The B-plot story is a let-down, too, though not as much. McBain has fun teasing out the classic conventions of a locked-room mystery, where the dead man apparently hung himself after actually locking himself into a windowless garret room. It’s a colorless sort of affair; I wasn’t sure whether it was a parody or a homage to the Golden Age of mystery writing (which ran from the 1920s to 1940s), but it worked best as a break from the woman with the nitro.

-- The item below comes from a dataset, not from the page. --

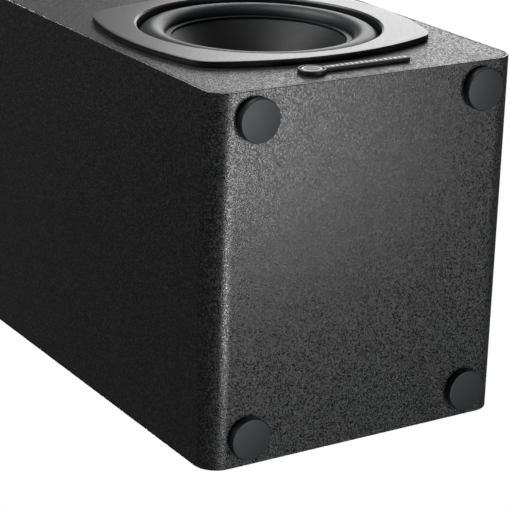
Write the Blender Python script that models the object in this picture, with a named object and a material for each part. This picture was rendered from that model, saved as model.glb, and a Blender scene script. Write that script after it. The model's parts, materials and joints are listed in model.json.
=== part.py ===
"""A compact ported powered subwoofer, standing on its four feet.

The row frame has +Z up, with the front facing -Y. The origin is under the middle of the whole
object, on the surface it stands on. Three face frames carry the pieces: in each, X and Y lie on the
face as someone facing it sees it, and Z points out of it.
"""

import math

import bmesh
import bpy
from mathutils import Vector

MM = 0.001

# Cabinet
CABINET_WIDTH = 200.0 * MM
CABINET_DEPTH = 216.0 * MM
CABINET_HEIGHT = 320.0 * MM
FOOT_HEIGHT = 5.5 * MM
FOOT_RADIUS = 12.4 * MM
FOOT_X = 74.2 * MM
FOOT_FROM_FRONT = 15.6 * MM
FOOT_FROM_REAR = 17.6 * MM
CORNER_RADIUS = 14.0 * MM
WALL = 12.0 * MM
LIP = 1.5 * MM
BAFFLE_THICKNESS = 18.0 * MM
REAR_THICKNESS = 12.0 * MM
GAP = 0.3 * MM
BRACE_SIDE = 18.0 * MM
BRACE_HEIGHT = 223.0 * MM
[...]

Carella thinks jokingly about asking for advice from John Dickson Carr (a Golden Age mystery writer) and then ponders the absurdity of the situation, a world away from the kind of crime he’s used to:

They’ve all popped off of some damn British comedy of manners, and they’re all make-believe, and that old man up there did commit suicide and why the devil am I wasting my time questioning people and snooping around a musty garret room without any windows?

This 1974 Signet paperback edition oddly employs the B-plot for its cover. According to McBain, the mansion is located at the very edge of the precinct, which may explain why it looks more like the Adirondacks than a city. https://www.amazon.com/Killers-Wedge-Signet-Ed-McBain/dp/0451163362.
Being Carella, he can’t just leave it there; and being Carella, his hunch about something hinky proves correct. So he hangs around trying to figure out whodunit, while back at the squadroom, Dodge beats people up and vents her impatience at Carella’s tardiness.

Killer’s Wedge was an experiment. Like McBain’s prior novel Lady Killer, the novel happens in less than a day (just four hours in the case of Wedge). More radically, the main story happens in one room, and ditches the mystery by putting the facts of the crime in plain view.

McBain maximizes suspense by intercutting between the stories, but it takes a novel where human interest is so absent to showcase just how vital an ingredient that is for 87th Precinct stories. Killer’s Wedge is well-liked by many fans, but it’s like a sandwich without a pickle to me.